В ноябре 1936 года в результате арабского мятежа в Лондоне собралась комиссия для изучения палестинской проблемы. Проделанная ею работа заставила отдел «Д» немецкого министерства иностранных дел, руководимый заместителем государственного секретаря Лютером, усомниться в пользе создания еврейского государства: «Как Москва служит центром управления Коминтерном, так и Иерусалим станет центром управления международной еврейской организации». Представители НСДАП и других министерств отказались поддержать будущее независимое еврейское государство; некоторые из них сравнивали его с Ватиканом. Через три недели после публикации доклада лондонской комиссии, 29 июля 1937 года, в Берлине собралась межминистерская конференция, в которой приняли участие представители ведомств Гесса, Розенберга, Рейхсбанка, а также министерств – внутренних дел, иностранных дел и экономики. Министр экономики, выступая с докладом, сообщил присутствующим мнение фюрера, который считал, что незачем заниматься обустройством земли для евреев. После этого заседания в соглашение Хаавара были внесены некоторые изменения в пользу арабов и палестинских немцев. В Берлине гораздо большее беспокойство вызывало снижение темпов еврейской эмиграции, чем проблемы создания еврейского государства. 30 ноября 1937 года Геббельс лаконично отмечал, что евреи должны покинуть Европу.

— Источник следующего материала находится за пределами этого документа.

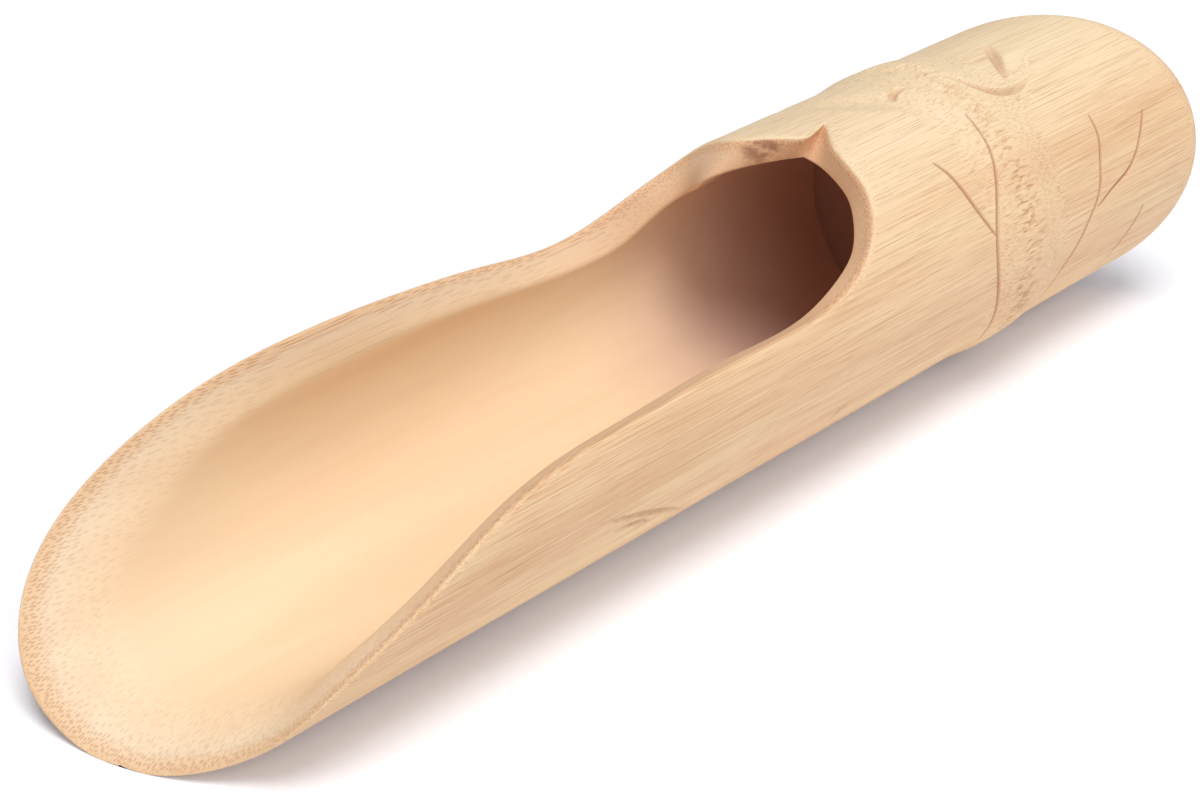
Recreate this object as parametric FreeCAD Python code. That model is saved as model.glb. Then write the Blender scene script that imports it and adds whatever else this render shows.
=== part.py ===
import FreeCAD, Part
import math
import os

# Bamboo tea scoop carved from one length of culm.
# +X runs from the tip of the trough to the sawn rear end, +Y is the left side, +Z is up.
# Stations along the culm are counted from the tip. All lengths are millimetres, all angles degrees.

# The culm
tip_diameter = 45.9
rear_diameter = 44.1
wall_thickness = 4.3
underside_cut = 0.45

# Along the culm: the open mouth, the tube behind it up to the node, the stub behind the node
mouth_length = 124.0
tube_length = 26.0
stub_length = 35.0

# The sawn rear end, cut askew by hand, with its edges rounded by shares of the wall there
end_slant_angle = 28.0
end_rake_angle = 11.0
end_outer_rounding_share = 0.46
end_inner_rounding_share = 0.12

# The node, a swelling outside, a narrower hollow behind it and a partition inside
node_swelling = 0.8
node_width = 20.0
node_shoulder = 2.7
diaphragm_rim_thickness = 2.6
diaphragm_dish_depth = 1.0

# How far cutting tools reach past what they cut
cutter_overrun = 10.0
rim_overrun_share = 0.35
rim_rows_per_face = 7

# The mouth's rim, from the nick in the arch down the left side, round the tip and back up the right.
# Each row is a station and an angle for the rim's outer edge, then the same for its inner edge.
# Stations are shares of the mouth's length; angles are turned from straight up towards the left.
rim_shares = [
    (1.028, 1.0, 0.991, 1.0),
    (1.007, -1.0, 0.985, 2.5),
    (0.986, -2.5, 0.972, 5.5),
    (0.960, 4.5, 0.948, 11.0),
    (0.936, 15.0, 0.908, 22.0),
    (0.934, 32.0, 0.898, 37.0),
    (0.926, 48.0, 0.912, 53.0),
    (0.880, 60.0, 0.886, 66.5),
    (0.810, 70.0, 0.832, 78.0),
    (0.750, 72.5, 0.760, 79.0),
    (0.640, 66.5, 0.645, 74.0),
    (0.530, 60.0, 0.535, 70.0),
    (0.400, 55.5, 0.420, 70.0),
    (0.280, 59.0, 0.320, 73.0),
    (0.175, 73.0, 0.240, 82.0),
    (0.084, 91.0, 0.176, 97.0),
    (0.018, 112.0, 0.116, 115.0),
    (-0.016, 136.0, 0.080, 137.0),
    (-0.016, 158.0, 0.070, 158.0),
    (0.003, 180.0, 0.086, 180.0),
    (0.037, 200.0, 0.128, 200.0),
    (0.078, 219.0, 0.166, 219.0),
    (0.112, 237.0, 0.174, 237.0),
    (0.165, 253.0, 0.215, 251.0),
    (0.240, 266.0, 0.280, 264.0),
    (0.330, 280.0, 0.360, 278.0),
    (0.430, 288.5, 0.450, 286.5),
    (0.560, 291.0, 0.570, 289.5),
    (0.700, 292.0, 0.705, 291.5),
    (0.820, 293.0, 0.820, 292.5),
    (0.892, 296.5, 0.882, 296.0),
    (0.932, 303.5, 0.928, 303.5),
    (0.964, 314.0, 0.956, 313.0),
    (0.982, 326.0, 0.977, 326.0),
    (0.988, 340.0, 0.985, 338.0),
    (0.998, 349.5, 0.989, 350.0),
    (1.012, 354.5, 0.990, 355.5),
    (1.028, 361.0, 0.991, 361.0),
]

tip_radius = tip_diameter / 2
rear_radius = rear_diameter / 2
handle_bore_radius = (tip_radius + rear_radius) / 2 - wall_thickness
stub_bore_radius = handle_bore_radius - node_shoulder
node_station = mouth_length + tube_length
centre_length = node_station + stub_length
half_node = node_width / 2
stub_wall = rear_radius - stub_bore_radius
end_outer_rounding = stub_wall * end_outer_rounding_share
end_inner_rounding = stub_wall * end_inner_rounding_share
axis_height = max(tip_radius, rear_radius) - underside_cut
axis_start = FreeCAD.Vector(0, 0, axis_height)
along_culm = FreeCAD.Vector(1, 0, 0)
sideways = FreeCAD.Vector(0, 1, 0)
upwards = FreeCAD.Vector(0, 0, 1)


def culm_radius(station):
    """Radius of the culm's skin, tapering from the tip to the rear, with the swelling at the node."""
    taper = (rear_radius - tip_radius) * station / centre_length
    offset = abs(station - node_station)
    if offset >= half_node:
        return tip_radius + taper
    return tip_radius + taper + node_swelling * (1 + math.cos(math.pi * offset / half_node)) / 2


def at_angle(station, radius, angle):
    """A point around the culm's axis."""
    turn = math.radians(angle)
    return FreeCAD.Vector(station, radius * math.sin(turn), axis_height + radius * math.cos(turn))


def profile_point(station, radius):
    """A point straight below the axis, where every turned face keeps its seam."""
    return FreeCAD.Vector(station, 0, axis_height - radius)


def turned(edges):
    """The solid that a closed outline below the axis sweeps around it."""
    outline = Part.Face(Part.Wire(edges))
    return outline.revolve(axis_start, along_culm, 360)


def joined_up(corners):
    """Straight edges from each corner to the next."""
    return [Part.LineSegment(first, second).toShape() for first, second in zip(corners, corners[1:])]


def bored_rod(start, finish, radius):
    """A plain round rod on the culm's axis."""
    corners = [
        profile_point(start, 0),
        profile_point(start, radius),
        profile_point(finish, radius),
        profile_point(finish, 0),
        profile_point(start, 0),
    ]
    return turned(joined_up(corners))


def make_round_culm():
    """The solid culm before any carving, with its node swelling."""
    start = -cutter_overrun
    finish = centre_length + rear_diameter
    before = node_station - half_node
    after = node_station + half_node
    swelling = Part.BSplineCurve()
    swelling_shares = (-1, -0.7, -0.4, 0, 0.4, 0.7, 1)
    stations = [node_station + share * half_node for share in swelling_shares]
    slope = (rear_radius - tip_radius) / centre_length
    along_skin = FreeCAD.Vector(1, 0, -slope)
    swelling.interpolate(
        Points=[profile_point(station, culm_radius(station)) for station in stations],
        InitialTangent=along_skin,
        FinalTangent=along_skin,
    )
    front_corners = [profile_point(start, culm_radius(start)), profile_point(before, culm_radius(before))]
    rear_corners = [
        profile_point(after, culm_radius(after)),
        profile_point(finish, culm_radius(finish)),
        profile_point(finish, 0),
        profile_point(start, 0),
        profile_point(start, culm_radius(start)),
    ]
    return turned(joined_up(front_corners) + [swelling.toShape()] + joined_up(rear_corners))


def end_normal():
    """Which way the sawn end faces: askew to the left, and down a little."""
    facing = FreeCAD.Rotation(upwards, end_slant_angle).multVec(along_culm)
    return FreeCAD.Rotation(sideways, end_rake_angle).multVec(facing)


def saw_end(culm):
    """Saw the rear end askew and round its edges."""
    normal = end_normal()
    middle = FreeCAD.Vector(centre_length, 0, axis_height)
    size = rear_diameter * 3
    waste = Part.makeBox(size, size, size, FreeCAD.Vector(-size / 2, -size / 2, 0))
    waste.Placement = FreeCAD.Placement(middle, FreeCAD.Rotation(upwards, normal))
    sawn = culm.cut(waste)
    end_faces = [
        face
        for face in sawn.Faces
        if isinstance(face.Surface, Part.Plane) and abs(face.normalAt(0, 0).dot(normal)) > math.cos(math.radians(1))
    ]
    end_face = end_faces[0]
    outer_edges = end_face.OuterWire.Edges
    inner_edges = [edge for edge in end_face.Edges if not any(edge.isSame(other) for other in outer_edges)]
    rounded = sawn.makeFillet(end_outer_rounding, outer_edges)
    inner_edges = [
        edge
        for edge in rounded.Edges
        if any((edge.CenterOfMass - other.CenterOfMass).Length < end_inner_rounding for other in inner_edges)
    ]
    return rounded.makeFillet(end_inner_rounding, inner_edges)


def make_rim_blade():
    """The ruled surface that the carver's blade sweeps along the mouth's rim, through the wall."""
    outer_points = []
    inner_points = []
    for outer_share, outer_angle, inner_share, inner_angle in rim_shares:
        outer_station = outer_share * mouth_length
        outer = at_angle(outer_station, culm_radius(outer_station), outer_angle)
        inner = at_angle(inner_share * mouth_length, handle_bore_radius, inner_angle)
        overrun = (outer - inner) * rim_overrun_share
        outer_points.append(outer + overrun)
        inner_points.append(inner - overrun)
    parameters = [0.0]
    for first, second in zip(outer_points, outer_points[1:]):
        parameters.append(parameters[-1] + (second - first).Length)
    curves = []
    for points in (outer_points, inner_points):
        curve = Part.BSplineCurve()
        curve.interpolate(Points=points, Parameters=parameters)
        curves.append(curve)
    joints = parameters[:-1:rim_rows_per_face] + parameters[-1:]
    faces = []
    for start, finish in zip(joints, joints[1:]):
        outer_edge, inner_edge = [curve.toShape(start, finish) for curve in curves]
        faces.append(Part.makeRuledSurface(outer_edge, inner_edge))
    blade = Part.makeCompound(faces)
    blade.sewShape()
    return blade


def make_culm_wall():
    """The carved culm: trough, mouth, handle tube, node swelling and rear stub."""
    before = -2 * cutter_overrun
    beyond = centre_length + 2 * rear_diameter
    culm = make_round_culm()
    culm = culm.cut(bored_rod(before, node_station, handle_bore_radius))
    culm = culm.cut(bored_rod(node_station, beyond, stub_bore_radius))
    culm = saw_end(culm)
    corner = FreeCAD.Vector(before, -tip_diameter, -cutter_overrun)
    culm = culm.cut(Part.makeBox(beyond - before, 2 * tip_diameter, cutter_overrun, corner))
    pieces, _ = culm.generalFuse([make_rim_blade()])
    return max(pieces.Solids, key=lambda solid: solid.BoundBox.XMax)


def make_node_diaphragm():
    """The partition at the node: a thin disc, dished in front, seated on the shoulder behind it."""
    front = node_station - diaphragm_rim_thickness
    rim = handle_bore_radius - diaphragm_rim_thickness / 2
    dish_radius = (rim**2 + diaphragm_dish_depth**2) / (2 * diaphragm_dish_depth)
    dish_middle = FreeCAD.Vector(front + diaphragm_dish_depth - dish_radius, 0, axis_height)
    dish = Part.makeSphere(dish_radius, dish_middle)
    dish.rotate(dish_middle, upwards, 180)
    return bored_rod(front, node_station, handle_bore_radius).cut(dish)


nodes = {
    "culm_wall": make_culm_wall(),
    "node_diaphragm": make_node_diaphragm(),
}

# The part stands with the middle of its footprint at the origin; the flat underside is already at zero.
corners, _ = nodes["culm_wall"].tessellate(node_swelling / 20)
stations = [corner.x for corner in corners]
shift = FreeCAD.Vector(-(min(stations) + max(stations)) / 2, 0, 0)

os.makedirs("parts", exist_ok=True)
for name, shape in nodes.items():
    shape.translate(shift)
    shape.exportStep("parts/" + name + ".step")
    print(name, "solids", len(shape.Solids), "valid", shape.isValid(), "volume", round(shape.Volume, 1))
print("shift", shift)
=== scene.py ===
import math

import bpy
import numpy as np
from mathutils import Matrix, Vector, noise


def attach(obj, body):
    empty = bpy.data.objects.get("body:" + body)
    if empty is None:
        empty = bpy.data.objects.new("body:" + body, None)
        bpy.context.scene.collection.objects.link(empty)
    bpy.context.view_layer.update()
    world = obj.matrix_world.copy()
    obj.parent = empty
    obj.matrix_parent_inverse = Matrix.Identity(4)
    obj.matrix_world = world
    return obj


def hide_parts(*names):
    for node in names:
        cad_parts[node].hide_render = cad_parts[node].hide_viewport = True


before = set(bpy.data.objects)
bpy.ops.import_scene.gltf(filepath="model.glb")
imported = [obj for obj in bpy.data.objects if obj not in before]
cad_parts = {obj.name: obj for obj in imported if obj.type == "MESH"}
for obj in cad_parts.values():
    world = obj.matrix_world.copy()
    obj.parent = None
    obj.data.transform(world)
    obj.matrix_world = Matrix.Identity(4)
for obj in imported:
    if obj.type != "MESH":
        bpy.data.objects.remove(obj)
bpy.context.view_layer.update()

# A tea scoop carved from one length of moso bamboo culm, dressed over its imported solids.
# Stations along the culm are millimetres from the tip, angles turn from straight up towards +Y.
MM = 0.001
MIDDLE_STATION = 96.554
AXIS_HEIGHT = 22.5
TIP_RADIUS = 22.95
REAR_RADIUS = 22.05
MEAN_RADIUS = 22.5
BORE_RADIUS = 18.2
STUB_RADIUS = 15.5
MOUTH_LENGTH = 124.0
NODE_STATION = 150.0
REAR_STATION = 185.0
SKIN_TAPER = (REAR_RADIUS - TIP_RADIUS) / REAR_STATION

# The swelling at the node, and the ring before it where the mouth's net of faces ends
NODE_SWELLING = 0.8
HALF_NODE = 10.0
RING_STATION = 140.5

# The sawn rear end: its middle, its slope sideways and upwards, how far its edges are rounded, and over
# what length before them the cuts in the skin fade out
SAWN_STATION = 184.3
SAW_SLANT = 0.542
SAW_RAKE = 0.194
END_ROUNDING_ALONG = 5.4
END_ROUNDING_ACROSS = 4.1
STUB_LIP = 0.8
REAR_FADE = 3

# The wall is thicker under the far side of the arch: by how much, where, and how far that reaches
THICKER_BY = 1.3
THICKER_ANGLE, THICKER_SPREAD = 42, 15
THICKER_STATION, THICKER_LENGTH = 113, 9

# The rim's edges are rounded by these millimetres: at the nick, by how much more away from it, and for
# the inner edge by how much more again in the trough, at the tip and under the far side of the arch.
# Away from the nick the outer corner is drawn out a little, so that the rounding doesn't narrow the rim.
NICK_LENGTH = 6
OUTER_AT_NICK, OUTER_AWAY, CORNER_DRAWN_OUT = 0.35, 1.05, 0.3
INNER_AT_NICK, INNER_AWAY, INNER_IN_TROUGH, INNER_AT_TIP, INNER_ON_ARCH = 0.3, 0.1, 0.5, 2.0, 0.6
TIP_LENGTH, TIP_GROWTH = 32, 0.7
TROUGH_END, TROUGH_FADE = 105, 40
ARCH_ANGLE, ARCH_SPREAD = 36, 20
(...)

Аншлюс (1938) ускорил ход событий. Эйхман направился в Вену, где с помощью «центрального отдела» еще до ноября организовал вынужденный отъезд 50 тыс. евреев. Эта цифра превосходила размеры еврейской эмиграции из Германии за весь предыдущий год. «Успех» вдохновил активистов НСДАП, и они удвоили усилия. 11 июня 1938 года Геббельс вызвал к себе 300 офицеров берлинской полиции, чтобы, по его собственному выражению, «натравить» их на евреев. Он призвал их отбросить всякую «сентиментальность»: «Наш лозунг: не законы, а крючкотворство. Евреи должны покинуть Берлин». 19 июня он с удовлетворением отмечал, что префект городской полиции Гелльдорф со рвением принялся исполнять его наказ; ему помогали члены партии; Берлин «освобождался» от евреев. Некоторое время спустя Гелльдорф задумал создать в столице еврейское гетто, переложив расходы по его содержанию на богатых евреев. 6 июля во время встречи с Геббельсом в отеле «Кайзерхоф» Риббентроп, коротко обрисовав направление немецкой дипломатии, высказал опасения по поводу последствий обращения с евреями. И Геббельс пообещал, что отныне будет вести себя осторожнее: «Однако принцип остается неизменным, и Берлин будет очищен от них». Одновременно он сообщил, что в мире готовится широкомасштабная антисемитская пропагандистская кампания. Принятие расистских мер в Италии летом 1938 года принесло ему огромное удовлетворение. До сих пор Муссолини, который, по его мнению, в душе был антисемитом, удерживался от конкретных действий: «Но теперь мы с ним союзники».